Exercise requirements:
Show only lines that include "follow".

Records with modeling code:

* BEGIN *

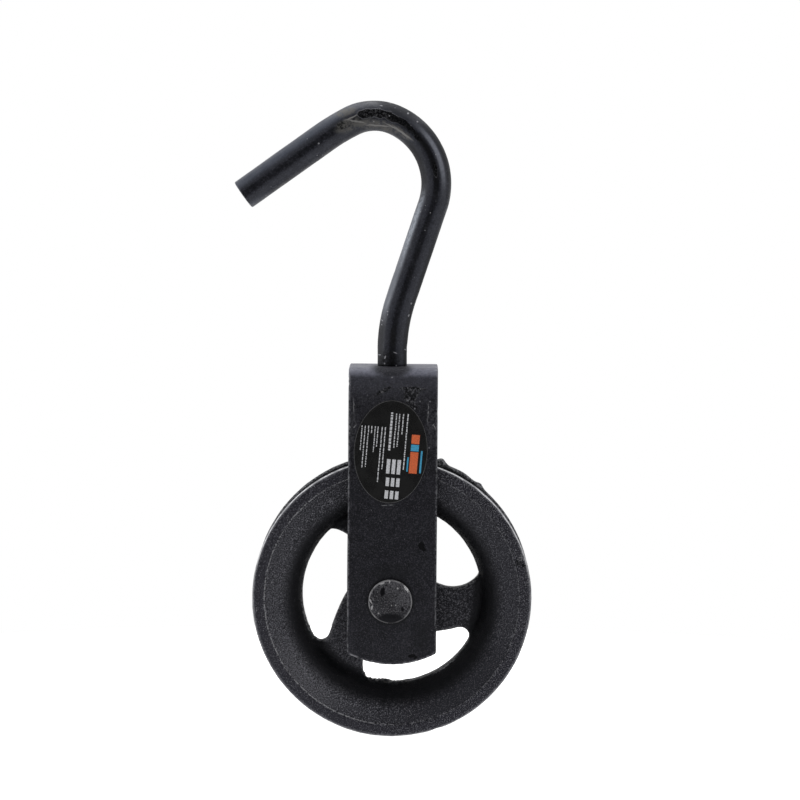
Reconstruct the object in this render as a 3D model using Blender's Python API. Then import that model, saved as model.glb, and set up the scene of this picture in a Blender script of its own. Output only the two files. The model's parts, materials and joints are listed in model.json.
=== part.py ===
"""Gin wheel: a cast rope wheel in a folded strap, hung from a swivelling round-bar hook.

Metres, +Z up, +X to the right seen from the front, front side towards -Y.
The origin is the hook's seat, the highest point inside the hook's bend.
"""

import math

import bmesh
import bpy
from mathutils import Vector

# Hook: a round bar bent in the XZ plane, with a turned-down foot that is peened over.
BAR_DIAMETER = 0.020
STEM_LENGTH = 0.0095
FOOT_BEND_RADIUS = 0.120
FOOT_BEND_ANGLE = 18.3
SHANK_LENGTH = 0.066
SHANK_BEND_RADIUS = 0.047
SHANK_BEND_ANGLE = 86.0
CROWN_BEND_RADIUS = 0.034
CROWN_BEND_ANGLE = 49.0
LIMB_BEND_RADIUS = 0.145
LIMB_BEND_ANGLE = 9.0
LIMB_LENGTH = 0.068
BAR_END_CHAMFER = 0.0008
SPIGOT_SHOULDER = 0.003
PEEN_OVERHANG = 0.005
PEEN_RIM = 0.002
PEEN_HEIGHT = 0.0065
HOOK_WASHER_OVERHANG = 0.009
HOOK_WASHER_THICKNESS = 0.003

# Axle: a broad-headed rivet with a distance sleeve between the legs.
AXLE_DIAMETER = 0.016
AXLE_HEAD_OVERHANG = 0.007
AXLE_HEAD_SIDE = 0.0022
AXLE_HEAD_HEIGHT = 0.0042
AXLE_PEEN_OVERHANG = 0.0035
AXLE_PEEN_SIDE = 0.0015
AXLE_PEEN_HEIGHT = 0.0055
AXLE_WASHER_OVERHANG = 0.009
AXLE_WASHER_THICKNESS = 0.003
SLEEVE_WALL = 0.003

# Wheel: one casting, with a hub, a web cut into three bent spokes, and a channel rim.
WHEEL_DIAMETER = 0.190
RIM_WIDTH = 0.038
RIM_WALL = 0.0065
RIM_DEPTH = 0.034
LIP_WIDTH = 0.0078
LIP_STEP = 0.0005
LIP_ROUND = 0.0015
TIP_ROUND = 0.0009
GROOVE_FLARE = 8.0
HUB_WALL = 0.011
HUB_DRAFT = 0.001
HUB_CHAMFER = 0.001
HUB_SIDE_PLAY = 0.0015
WEB_THICKNESS = 0.009
HUB_FILLET = 0.0035
RIM_FILLET = 0.0035
SPOKES = 3
SPOKE_ANGLE = -6.3
WINDOW_RIM_LAND = 0.0004
WINDOW_HUB_LAND = 0.0009
WINDOW_END_OVERRUN = 0.010
WINDOW_END_TURN = 38.9
SPOKE_EDGE_RADIUS = 0.140
SPOKE_EDGE_LEAN = 5.5
WINDOW_SMALL_CORNER = 0.0015
WINDOW_LARGE_CORNER = 0.006

# Strap: one flat bar folded over the wheel.
STRAP_WIDTH = 0.060
STRAP_THICKNESS = 0.005
STRAP_BEND_RADIUS = 0.004
STRAP_EDGE = 0.0006
LEG_LENGTH = 0.0445
LEG_END_RADIUS = 0.062
STEM_OFFSET = -0.001
RIM_SIDE_PLAY = 0.003
HEAD_ROOM = 0.0625

# Label: an oval sticker on the front leg.
LABEL_MARGIN = 0.005
LABEL_HEIGHT = 0.070
LABEL_THICKNESS = 0.0002
LABEL_GAP = 0.0001
LABEL_DROP = 0.0563
LABEL_SHIFT = -0.0014
LABEL_TILT = 3.0

CLEARANCE = 0.0003

# Sizes that follow from the ones above.
SPIGOT_DIAMETER = BAR_DIAMETER - 2 * SPIGOT_SHOULDER
PEEN_DIAMETER = SPIGOT_DIAMETER + 2 * PEEN_OVERHANG
HOOK_WASHER_DIAMETER = SPIGOT_DIAMETER + 2 * HOOK_WASHER_OVERHANG
AXLE_HEAD_DIAMETER = AXLE_DIAMETER + 2 * AXLE_HEAD_OVERHANG
AXLE_PEEN_DIAMETER = AXLE_DIAMETER + 2 * AXLE_PEEN_OVERHANG
AXLE_WASHER_DIAMETER = AXLE_DIAMETER + 2 * AXLE_WASHER_OVERHANG
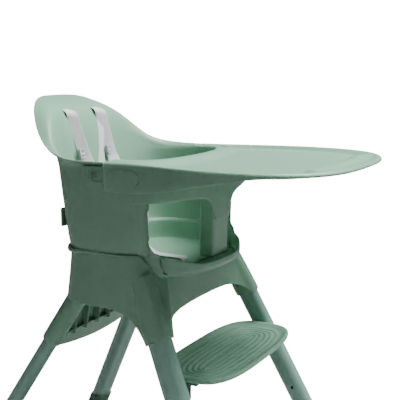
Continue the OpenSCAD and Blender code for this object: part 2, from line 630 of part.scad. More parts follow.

* END *

Result of the exercise:
# Sizes that follow from the ones above.
Continue the OpenSCAD and Blender code for this object: part 2, from line 630 of part.scad. More parts follow.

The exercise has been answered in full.